Initially Kayira majored in physics, but he switched to political science, earning his A.A. degree from Skagit Valley in 1963. His autobiography grew out of papers he wrote for his English classes at the University of Washington in Seattle, where Kayira graduated with a B.A. in political science in 1965.

Six years after leaving his village, Kayira returned home in the company of a Seattle Times reporter, just in time to witness Nyasaland’s independence as the nation of Malawi. As he finished the last chapters of his autobiography, the villagers told him that he should stay home, start working, and get married. Instead he went to England on a two-year scholarship, for graduate studies at St. Catharine’s College of Cambridge University.

Kayira went on to write and publish five novels, dealing with the social, cultural, and political issues facing post-colonial Africa. Much of his first novel, The Looming Shadow, was written while he sat on his mother’s verandah in Malawi, observing village life.
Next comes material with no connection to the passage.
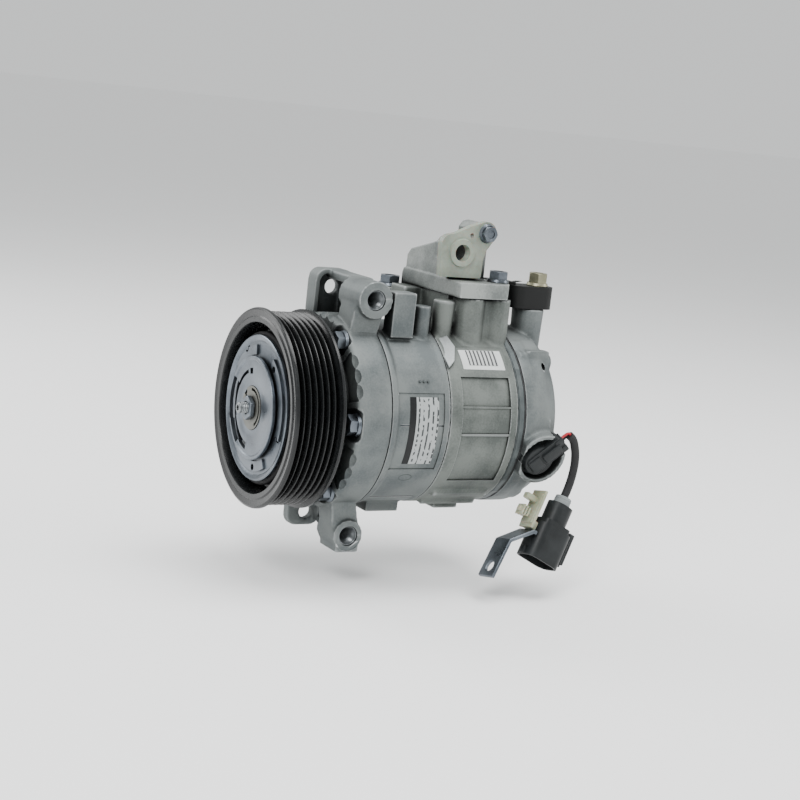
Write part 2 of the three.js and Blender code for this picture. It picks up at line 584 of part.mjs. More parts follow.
// The nylon cover over the side port: a drop-shaped plate with an open port and a bolt through its tail.
function portCover() {
  const s = new THREE.Shape();
  s.moveTo(99, 79.4).lineTo(119, 79.4).lineTo(125, 91).lineTo(131, 101);
  s.absarc(TAIL_AT[0], TAIL_AT[1], 6.6, -0.5, Math.PI * 0.6).lineTo(107, 104.6);
  s.quadraticCurveTo(98, 103, 98, 95);
  const plate = slab("x", s, COVER_X + GAP, COVER_X + 4.8);
  const rim = bar("x", 8, COVER_X + 3, COVER_X + 6.6, ...PORT_AT, 16);
  const holes = [bar("x", 4.7, 10, 30, ...PORT_AT, 12), bar("x", 3.2, 10, 30, ...TAIL_AT)];
  return cut(join(plate, rim), ...holes);
}
add("port_cover", portCover(), 0xd3d5c8, 0.5, 0);
const coverBolt = join(
  hexBar("x", 8, COVER_X + 6, COVER_X + 9.6, ...TAIL_AT),
  bar("x", 5.2, COVER_X + 4.8 + GAP, COVER_X + 6.4, ...TAIL_AT),
  bar("x", 2.8, 0, COVER_X + 6, ...TAIL_AT),
);
add("port_cover_bolt", coverBolt, ...STEEL);

MANIFOLD_BOLTS.forEach(([x, y, seatZ, flats], i) => {
  const seat = seatZ + GAP;
  const bolt = join(
    hexBar("z", flats, seat + 0.5, seat + 6, x, y),
    bar("z", 6, seat, seat + 1.4, x, y),
    bar("z", 3, 57.5, seat + 1, x, y, 8),
  );
  add("manifold_bolt_" + (i + 1), bolt, ...STEEL);
});

// The rubber cap over the rear port, held by a flange bolt.
function rearCap() {
  const tail = slab("z", [[-7, 138.5], [4, 138.5], [12, 152], [-2, 153]], 71, 78);
  const pad = slab("z", roundRect(1.5, 148.5, 18.5, 176.5, 7), REAR_PORT_TOP + GAP, 76.5);
  return cut(join(pad, tail), bar("z", 3.4, 50, 90, ...REAR_BOLT));
}
add("rear_port_cap", rearCap(), ...BLACK);
const rearBolt = join(
  hexBar("z", 10, 77.5, 84, ...REAR_BOLT),
  bar("z", 6, 76.5 + GAP, 78.5, ...REAR_BOLT),
  bar("z", 3, 52, 78, ...REAR_BOLT, 8),
);
add("rear_port_bolt", rearBolt, ...STEEL);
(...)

The story centers on a feud between two villagers that escalates into accusations of witchcraft and attempted murder, which bring fear and violence to the village. Jingala is the story of conflict between a father, who wants to keep his 18-year-old son in their remote village, and the son who wants to become a Catholic priest. The intergenerational conflict reflects the larger conflicts between the millennia-old African way-of-life and the social and political turmoil of the twentieth century. The Civil Servant is a story of adultery and Kayira’s fifth novel, The Detainee, deals with dictatorship and tyranny. The latter was published as part of the African Writers Series. Kayira’s writings have been translated into various languages.

Ironically, Kayira’s writings were banned in Malawi after Banda became president-for-life. However, teachers who were members of the Malawi Writers Group clandestinely introduced his work to students, as part of their attempt to revive Malawian culture. Kayira settled in London where he continued to write while working as a probation officer.